Можно считать, что эта могущественная организация может проникнуть на любую планету, например на Землю. Отчего же мы не замечаем до сих пор следов ее деятельности?…

…Отмечено в истории и литературе множество необъяснимых явлений. Большинство их, без сомнения, можно отнести к галлюцинациям и другого рода заблуждениям. Но все ли? Теперь, ввиду доказанной возможности межпланетных сообщений, следует относиться к таким «непонятным» явлениям внимательнее…

Может быть, вмешательство иных существ в жизнь Земли еще не подготовлено развитием большинства людей. А может быть, оно бы повредило человечеству в настоящее время…

Есть и еще ряд явлений, правда в большинстве случаев столь же сомнительных, как и предыдущие. Они говорят нам о проникновении каких-то разумных сил в наш мозг и вмешательстве их в человеческие дела. Я сам два раза в жизни был свидетелем таких явлений и потому не могу их отрицать.

…Я допускаю, что некоторая часть такого рода явлений не иллюзия, а действительное доказательство пребывания в космосе неизвестных разумных сил».[13]

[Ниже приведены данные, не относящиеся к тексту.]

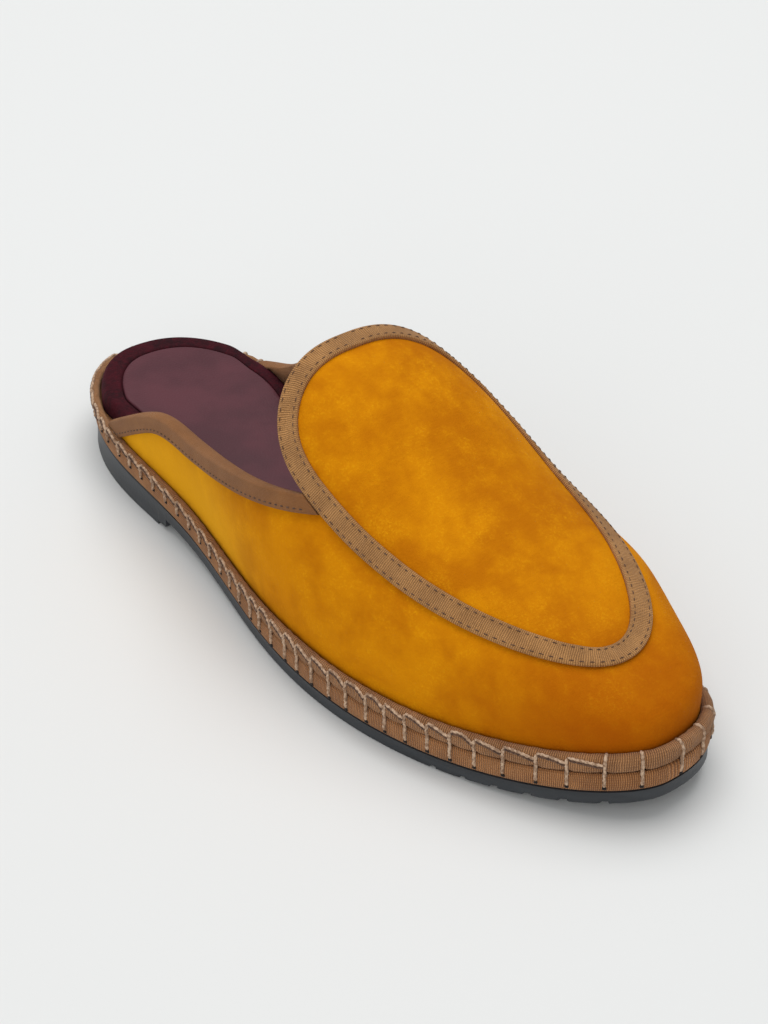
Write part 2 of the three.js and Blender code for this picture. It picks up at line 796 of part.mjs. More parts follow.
// Tape folded over the top edge of one quarter, from the welt up to the ribbon
function makeCollarTape(side, clearance) {
  const meet = apronEdge(side, meetingRow(side));
  const collarAt = collarCurve(side, meet);
  const lowest = insoleTop(quarterBack) - featherHeight(quarterBack) + gap * 2;
  const start = tapeStart(collarAt, lowest + collarTapeRoom * 2);
  const round = tapeThickness * collarTapeRound;
  const outerLift = collarTapeRoom + tapeThickness;
  const innerLift = -upperWall - collarTapeRoom;
  const sections = [];
  let profile;
  for (let i = 0; i <= collarTapeCount; i += 1) {
    const x = lerp(start, meet.cut.x, i / collarTapeCount);
    const turn = turnOver(x);
    const cut = section(turn);
    const height = collarAt(x);
    const slope = collarAt(x + 1) - collarAt(x - 1);
    const stretch = Math.sqrt(1 + (slope * slope) / 4);
    const normal = surfaceNormal({ turn, angle: angleOf(cut, side, outAtHeight(cut, side, height)) });
    const steep = Math.hypot(normal.x, normal.y);
    const outside = Math.max(height - collarTapeWidth * stretch * steep, gap);
    const inside = Math.max(height - collarTapeInside * stretch * steep, lowest);
    const over = (tapeThickness + collarTapeRoom) * stretch;
    const shape = [
      [outside, collarTapeRoom],
      [outside, outerLift - round],
      [outside + round, outerLift],
      [height + over - round * 2, outerLift],
      [height + over, outerLift - round * 2],
      [height + over, innerLift - tapeThickness + round * 2],
      [height + over - round * 2, innerLift - tapeThickness],
      [inside, innerLift - tapeThickness],
      [inside, innerLift],
      [height + collarTapeRoom * stretch, innerLift],
      [height + collarTapeRoom * stretch, collarTapeRoom],
    ];
    if (!profile) profile = shape.map(([up, lift]) => new THREE.Vector2(lift, up));
    sections.push(shape.map(([up, lift]) => wallPoint(cut, side, up, lift)));
  }
  if (side === medial) {
    sections.reverse();
  }
  return toGeometry(toSolid(loft(sections, profile)).subtract(clearance));
}

// A point of the quarter's wall at a height above the welt, moved off it by lift
function wallPoint(cut, side, up, lift) {
  return lifted({ turn: turnOver(cut.x), angle: angleOf(cut, side, outAtHeight(cut, side, up)) }, lift);
}

function finish(name, color, roughness) {
  return new THREE.MeshStandardMaterial({ name, color, roughness, metalness: 0 });
}

const materials = {
  rubber: finish('rubber', 0x303236, 0.75),
  tape: finish('brown_tape', 0x8a6444, 0.85),
  velvet: finish('ochre_velvet', 0xd08c0c, 0.95),
  footbed: finish('wine_velvet', 0x4a1224, 0.9),
  leather: finish('wine_leather', 0x5a3444, 0.5),
};

function piece(name, geometry, material) {
  const mesh = new THREE.Mesh(geometry, material.clone());
  mesh.name = name;
  return mesh;
}

const clearance = ribbonClearance();
const slipper = new THREE.Group();
slipper.add(
  piece('outsole', makeOutsole(), materials.rubber),
  piece('midsole', makeMidsole(), materials.tape),
  piece('welt_roll', makeRoll(), materials.tape),
  piece('insole', makeInsole(), materials.footbed),
  piece('sock_pad', makePad(), materials.leather),
  piece('upper', makeUpper(), materials.velvet),
  piece('apron_ribbon', makeRibbon(), materials.tape),
  piece('collar_tape_lateral', makeCollarTape(lateral, clearance), materials.tape),
  piece('collar_tape_medial', makeCollarTape(medial, clearance), materials.tape),
);

// The origin goes to the middle of the slipper's box, at the floor
const box = new THREE.Box3().setFromObject(slipper);
const middle = box.getCenter(new THREE.Vector3());
slipper.position.set(-middle.x, -middle.y, -box.min.z);

export default slipper;
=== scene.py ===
import bmesh
import bpy
import numpy as np
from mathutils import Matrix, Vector


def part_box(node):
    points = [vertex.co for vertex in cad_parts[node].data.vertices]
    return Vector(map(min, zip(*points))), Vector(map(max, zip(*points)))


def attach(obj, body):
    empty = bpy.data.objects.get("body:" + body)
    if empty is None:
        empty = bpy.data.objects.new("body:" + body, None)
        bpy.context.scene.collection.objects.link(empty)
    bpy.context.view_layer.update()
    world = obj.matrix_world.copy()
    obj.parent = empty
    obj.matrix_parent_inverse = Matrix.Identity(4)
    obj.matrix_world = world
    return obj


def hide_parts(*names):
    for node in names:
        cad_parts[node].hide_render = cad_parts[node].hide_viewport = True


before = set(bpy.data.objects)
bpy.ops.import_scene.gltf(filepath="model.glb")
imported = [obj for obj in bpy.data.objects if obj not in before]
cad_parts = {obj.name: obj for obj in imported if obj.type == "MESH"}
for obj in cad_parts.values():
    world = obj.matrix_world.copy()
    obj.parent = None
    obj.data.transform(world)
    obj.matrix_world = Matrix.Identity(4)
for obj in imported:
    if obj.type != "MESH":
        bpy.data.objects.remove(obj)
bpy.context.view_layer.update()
print("frame loaded")

lateral, medial = -1, 1
mm = 0.001

# Sizes of the slipper in millimetres, in the last's own frame: heel back at x = 0, floor at z = 0
size = {
    "soleLength": 258.0, "heelWidth": 59.5, "waistWidth": 56.0, "ballWidth": 84.5,
    "foreRubber": 4.0, "heelRubber": 9.0, "toeSpring": 7.0, "heelLength": 62.0, "contactEnd": 196.0,
    "treadGroove": 2.2, "treadDepth": 0.7, "treadPitch": 9.0, "treadGrooves": 6,
    "midsole": 6.0, "midsoleProud": 0.7, "rollHeel": 2.5, "rollFore": 5.6, "rollProud": 1.2,
    "insoleHeel": 6.0, "insoleFore": 4.0, "insoleHeelInset": 2.1, "rimWidth": 7.2,
    "padThickness": 1.2, "padInlay": 0.9,
    "wall": 1.8, "featherHeel": 1.6, "featherToe": 3.0, "instep": 66.0, "collar": 42.0,
    "quarterBack": 32.0, "tongueBack": 116.5, "apronFront": 235.3, "apronHalfWidth": 35.4, "toeBox": 80.0,
    "tape": 1.0, "ribbon": 6.2, "ribbonTurnIn": 4.0, "foldRoom": 0.8, "collarTape": 4.2,
    "collarInside": 4.0, "tapeRoom": 0.5,
    "gap": 0.3,
}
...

Подход Константина Эдуардовича Циолковского к проблеме Контакта лишь в настоящее время оценен по достоинству. Циолковский рассматривал Контакт, не ограничиваясь посещением Земли некими «межзвездными странниками», но имея в виду влияние космического Разума на земную цивилизацию. Формы этого влияния могут быть различны, и только конкретное исследование позволит что-либо о них сказать. Такое конкретное исследование в задачу К.Э.Циолковского не входило, но он считал своим долгом указать на явления, которые «хоть и естественны, но не могут быть объяснены без вмешательства неизвестных нам существ».